A linha de força da disputa pelo comando da Câmara e do Senado é a velha política de conciliação, uma herança do Segundo Império, que se impôs na política nacional historicamente, como uma forma de resistência das forças políticas que controlam o Estado brasileiro. Mesmo depois da proclamação da República, na qual o positivismo se disseminou como ideologia dominante, a conciliação pautou a hegemonia no parlamento brasileiro. Não será diferente agora, depois do tsunami eleitoral que levou o presidente Jair Bolsonaro ao poder: o novo governo terá de conviver com a política tradicional. O nepotismo, o fisiologismo e o patrimonialismo estão sendo mitigados pela Operação Lava-Jato.
Um velho político conservador do Império, Honório Hermeto Carneiro Leão (1801-1856), o Marquês de Paraná, foi o pai da criança. A maioria dos políticos ouviu falar dele nos bancos escolares, mas é um sobrenome que até ontem frequentava o nosso parlamento, como outros representantes do velho patronato brasileiro. Renan Calheiros (MDB-AL) e Rodrigo Maia (DEM-RJ), no Senado e na Câmara, favoritos na disputa pela Presidência das duas casas, respectivamente, são legítimos representantes dessa tradição política enraizada no Nordeste brasileiro e no Rio de Janeiro.
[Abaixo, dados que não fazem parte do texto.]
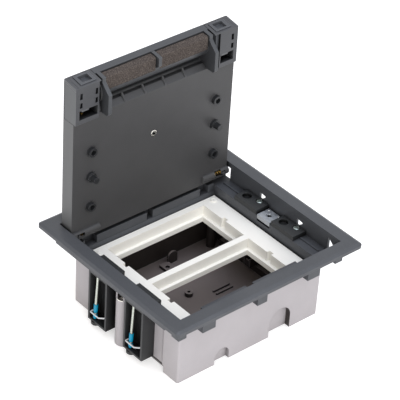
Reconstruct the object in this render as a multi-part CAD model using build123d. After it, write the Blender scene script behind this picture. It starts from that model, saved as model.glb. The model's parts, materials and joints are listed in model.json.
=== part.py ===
from build123d import *
import math
import os

# Floor socket box with an open hinged lid. Millimetres, +Z up.
# Origin: centre of the underside of the tub. +X runs along the latch side of the lid,
# +Y points to the hinge side. The lid is drawn open, standing upright.

# Frame that lies on the floor
frame_x = 204.0
frame_y = 186.5
flange_t = 4.5
flange_corner_r = 3.5
flange_bevel_run = 2.6
flange_bevel_drop = 1.4
opening_x = 176.8
opening_y = 159.6
skirt_wall = 2.1
top_height = 79.5

# Depths below the floor level (top of the flange)
ledge_depth = 18.4
ledge_t = 2.0
front_skirt_depth = 15.2
side_gap_depth = 17.5
sill_depth = 14.8
sill_t = 2.0
sill_reach = 0.8
pocket_depth = 24.2
pocket_wall = 1.5
well_depth = 30.2
seat_lip_t = 1.8
seat_lip_run = 2.4
strike_top_depth = 2.2
strike_bottom_depth = 14.8
strike_run = 1.8

# Well that holds the module carrier
well_x = 145.6
well_y = 128.8
well_wall = 1.4
hinge_panel_depth = 17.2
hinge_panel_run = 2.1
hinge_panel_slope = 4.5
hinge_gap_bottom_depth = 25.0
hinge_gap_run = 2.9
hinge_pocket_run = 9.0
hinge_pocket_wall = 1.2
hinge_gaps = [(-71.0, -58.0), (-3.2, 3.4), (57.2, 66.6)]

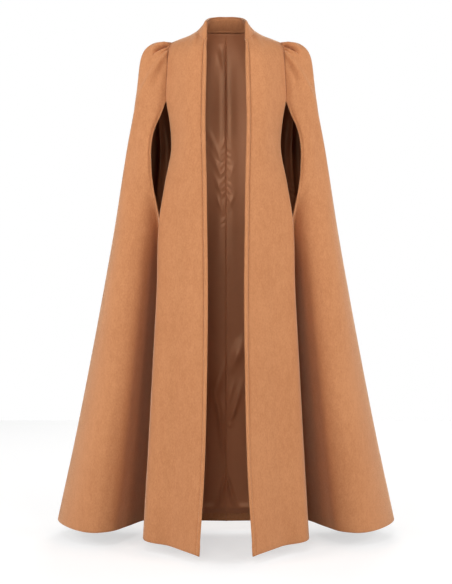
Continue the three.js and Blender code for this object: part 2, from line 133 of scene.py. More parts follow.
frontPanel = {
    "sections": tableOf(("edge", "mid", "fold", "tuck"), [
        (-1468, (74, -213), (155, -117), (239, -10), (-6, 50)),
        (-1250, (60, -198), (142, -124), (225.5, -27), (-5, 42)),
        (-1000, (53, -180), (132, -130), (211, -46), (-4, 34)),
        (-750, (50.5, -163), (124, -132), (197, -62), (-3, 20)),
        (-550, (52.5, -155), (118, -132), (189, -72), (1, 7)),
        (-440, (54, -152), (112, -131), (171, -66), (2, 5)),
        (-345, (56.5, -147), (108, -128), (154.5, -60), (2, 5)),
        (-265, (57.5, -139), (111, -122), (160.5, -55), (2, 5)),
        (-212, (56.5, -129), (114, -114), (169, -50), (2, 3)),
        (-110, (54.5, -103), (112, -92), (167, -38), (2, 3)),
    ]),
    "places": {"edge": 0, "mid": 0.45, "fold": 0.92, "seam": 1},
    "hemLift": {"edge": -6, "mid": -1, "fold": 4, "seam": 5},
    "bandWidth": 12,
    "bandRise": 0.3,
    "bandRoll": 3.0,  # how much further its middle stands out
    "ditchDepth": 1.2,  # along its stitches
    "ditchWidth": 1.9,
    "armholeDepth": 1.3,
    "armholeWidth": 1.6,
    "armholeStart": 20,  # above the slit, over which its ditch deepens
    "neckColumns": 18,
    "shoulderColumns": 34,
    "bandColumns": 10,
    # Soft tension folds beside the neck, as lines of x and z.
    "folds": [
        fold([(76, -28), (81, -52), (84, -90)], [-2.2, -1.6, 0], [4, 6, 9]),  # neck fold
        fold([(86, -14), (92, -42), (97, -80), (100, -120)], [1.2, 1.8, 1.2, 0],
             [5, 7, 9, 12]),  # neck ridge
        fold([(104, -22), (108, -48), (111, -86)], [-0.8, -1.2, 0], [5, 7, 10]),  # shoulder fold
    ],
    "yoke": tableOf(("top", "bend"), [
        (0, (55.5, -80, -43), (55, -93, -80)),
        (0.1, (62, -74, -38), (66, -94, -74)),
        (0.2, (72, -56, -27), (78, -92, -62)),
        (0.3, (80.5, -29, -12), (88, -86, -46)),
        (0.4, (84, 0, 0), (94, -76, -30)),
        (0.6, (106, 0, -13), (118, -73, -34)),
        (0.8, (131, 0, -22.5), (146, -60, -42)),
        (1, (157, 0, -33), (172, -24, -50)),
    ]),
    "neckPoint": 0.4,
    "bandAtNeck": 0.08,
}

slitOpening = {
    "sections": tableOf(("open",), [
        (-550, 0),
        (-503, 16),
        (-459, 30),
        (-401, 47),
        (-357, 56),
        (-313, 51.5),
        (-284, 40.5),
        (-254, 22.5),
        (-220, 4),
        (-212, 0),
    ]),
    "rollWidth": 5.5,
    "rollRise": 1.3,
    "rollCrest": 0.4,  # where the roll is highest, as a share of its width
    "fadeBelow": 40,
    "fadeAbove": 30,
    "stitchLine": 7,
    "grooveWidth": 1.1,
    "grooveDepth": 0.7,
}

capeSide = {
    "sections": tableOf(("valley", "slope", "brow", "lobe", "side", "rear", "trough", "seam"), [
        (-1468, (246, 190), (296, 82), (332, 6), (368, -10), (518, 210), (420, 345), (318, 264), (268, 250)),
        (-1250, (234, 150), (275, 42), (307, -25), (340, -40), (467, 165), (386, 298), (294, 238),
         (246, 224)),
        (-1000, (218, 98), (252, 2), (280, -54), (307, -66), (413, 114), (350, 242), (266, 206), (222, 192)),
        (-750, (203, 42), (232, -30), (257, -66), (284, -75), (361, 72), (313, 188), (240, 176), (198, 160)),
        (-550, (199, -34), (224, -56), (241, -64), (262, -67), (323, 42), (284, 145), (216, 149), (176, 134)),
        (-440, (222, -67), (244, -62), (256, -55), (268, -45), (304, 29), (270, 123), (206, 136), (166, 122)),
        (-345, (226, -61), (242, -55), (251, -49), (260, -40), (288, 20), (257, 106), (200, 124), (160, 112)),
        (-212, (194, -54), (213, -52), (223, -49.5), (234, -45), (263.5, 10), (236, 82), (196, 104),
         (165, 100)),
        (-110, (188, -39), (202, -39), (210, -38), (218, -35.5), (252, 5), (224, 62), (194, 82), (163, 84)),
    ]),
    "places": {"start": 0, "valley": 0.145, "slope": 0.255, "brow": 0.325, "lobe": 0.372, "side": 0.63,
               "rear": 0.815, "trough": 0.937, "seam": 1},
    "hemLift": {"start": 5, "valley": 9, "slope": 12, "brow": 14.5, "lobe": 13.5, "side": 12, "rear": 8,
                "trough": 3, "seam": 0},
    "edgeShare": 0.12,  # the stretch beside the slit, where the columns are close
    "edgeColumns": 16,
    "shoulderShare": 0.51,
    "headSpread": 0.78,
    "headRise": 0.05,
    "headShoulder": 0.8,
    # Pleats and ridges in the head as lines of x and z, seen from the front. The rear has shallower ones.
    "rearFoldShare": 0.45,
    "rearFoldStart": 50,
    "folds": [
        fold([(160, -45), (176, -49), (192, -57), (206, -65), (216, -80)], [-8, -15, -15, -9, 0],
             [1.8, 2.4, 3, 4.5, 7]),  # pleat
        fold([(162, -38), (180, -41), (198, -48), (212, -57), (224, -72)], [3, 7, 8, 4, 0],
             [3.5, 4.5, 5.5, 7, 8]),  # pleat lip
        fold([(161, -54), (174, -62), (186, -74), (196, -90)], [-2, -5, -4, 0],
             [2.5, 3.5, 5, 7]),  # second pleat
        fold([(172, -70), (186, -88), (208, -122), (230, -164), (243, -192), (258, -231)],
             [3, 6, 7, 7, 5, 0], [7, 8, 9, 10, 11, 12]),  # ridge
        fold([(176, -92), (184, -109), (198, -149), (206, -185)],
             [0, -3.5, -3.5, 0], [7, 8, 9, 10]),  # hollow inside the ridge
    ],
}

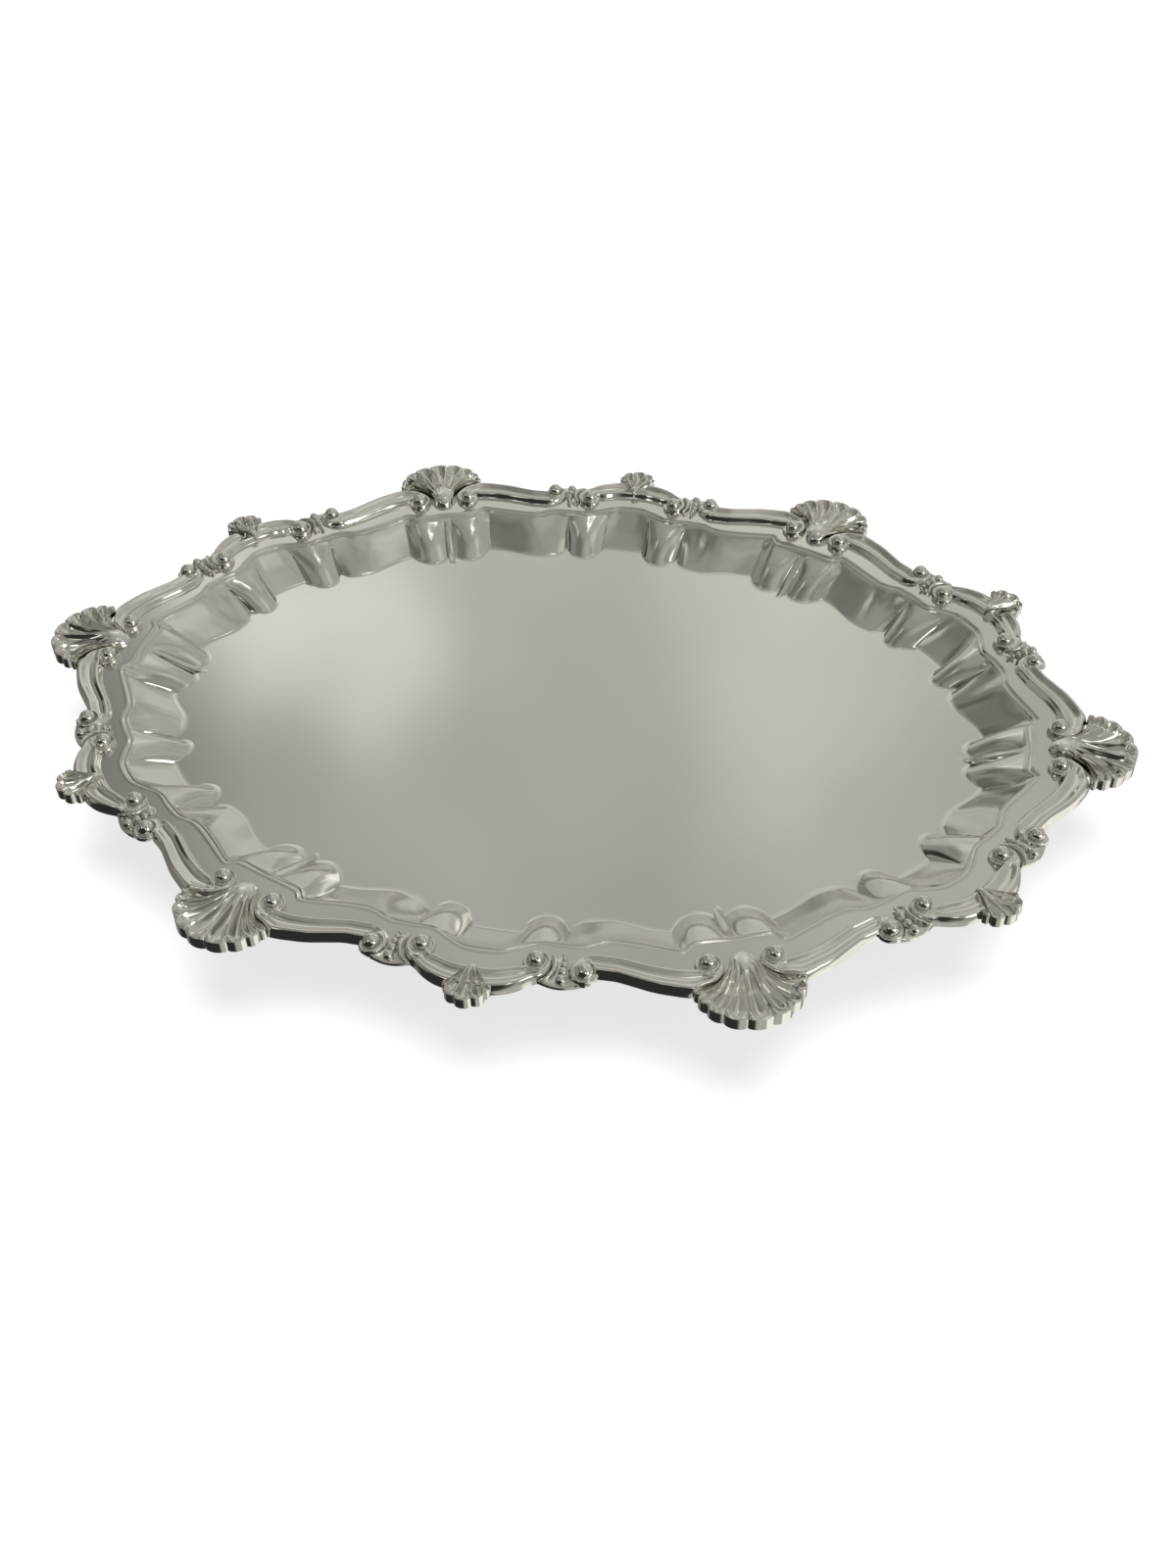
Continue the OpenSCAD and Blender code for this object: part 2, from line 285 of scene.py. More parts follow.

Seus principais desafiantes, Davi Alcolumbre (DEM-AP) e Fabinho Ramalho (MDB-MG), deslocam o eixo de poder para a Região Norte e para Minas Gerais. Os demais candidatos não têm a menor chance na disputa; os dois estão sendo estimulados pelo Palácio do Planalto, no primeiro caso, ostensivamente; no segundo, com mão de gato.
Carneiro Leão era um político do Regresso Conservador, que não conseguiu conter a Revolução Farroupilha (Rio Grande do Sul) nem evitar a eclosão da Sabinada (Bahia), da Balaiada (Maranhão) e da Cabanagem (Pará). A consequência foi a antecipação da maioridade de D. Pedro II, um golpe contra a Constituição articulado pelos liberais: “Queremos D. Pedro II / Embora não tenha idade / A nação dispensa a lei / Viva a Maioridade!” Por isso mesmo, não houve imediato retorno à normalidade. Em 1841, o chamado Gabinete da Maioridade foi substituído pelo Gabinete Palaciano, de tendência regressista, que reformou o Código de Processo Criminal e restaurou o Conselho de Estado, símbolo do despotismo monárquico. Em 1º de maio de 1842, a Câmara Legislativa, de maioria liberal, foi dissolvida.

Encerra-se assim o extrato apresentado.